The following lists events that happened during 1958 in South Africa.

Incumbents
 Monarch: Queen Elizabeth II.
 Governor-General and High Commissioner for Southern Africa: Ernest George Jansen.
 Prime Minister: Johannes Gerhardus Strijdom (until 24 August), Hendrik Frensch Verwoerd (starting 2 September).
 Chief Justice: Henry Allan Fagan.

Events

April
 16 – The last general election of the Union of South Africa takes place.

May
 6 – Margaret Rheeder is hanged in Pretoria for poisoning her husband, Benjamin Fredenman.

September
 2 – Hendrik Verwoerd becomes the 6th Prime Minister of South Africa.

October
 13 – Penny Coelen is crowned as Miss World 1958 during the 8th Miss World pageant, the first South African to win the title.

December
 12–14 – The 46th Annual Conference of the African National Congress is held in Durban.

Births
 27 February – Naas Botha, rugby player
 14 April – Danie Gerber, rugby player
 14 April – Blade Nzimande, politician, national minister, General Secretary of the South African Communist Party
 21 April – Senzo Mchunu, politician, national minister
 21 April – Lindiwe Zulu, national minister
 30 April – Mbhazima Shilowa, trade unionist and politician.
 27 May – Cheryl Carolus, activist and politician.
 5 June – Jackson Mthembu, politician, national minister 
 17 June – Barbara Creecy; anti-apartheid movement activist, member of the African National Congress, national minister
 28 July – Deon van der Walt, tenor. (d. 2005)
 4 August – Steve Kekana, singer & songwriter
 7 August – Aaron Motsoaledi, politician, national minister
 24 October – Gcina Mhlophe, actress, storyteller, poet, playwright, director and author
 27 October – Jonathan Shapiro, cartoonist
 15 December – Don Laka, jazz musician, songwriter, producer.
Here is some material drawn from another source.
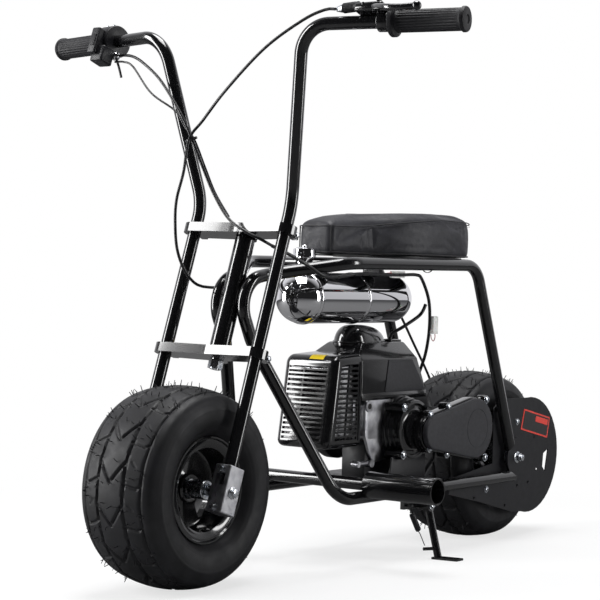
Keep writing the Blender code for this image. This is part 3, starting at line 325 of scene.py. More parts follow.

Most well known for being the co-founder of record label, Kalawa Jazmee Records.

Deaths
 2 May – Henry Cornelius, film director, producer, screenwriter and editor. (b. 1913)

Railways

Locomotives
Two new Cape gauge locomotive types enter service on the South African Railways.
 The first of fifty-five Class 5E, Series 3 electric locomotives.
 In June and July forty-five Class 1-DE General Electric type U12B locomotives are the first diesel-electrics to enter SAR service in quantity.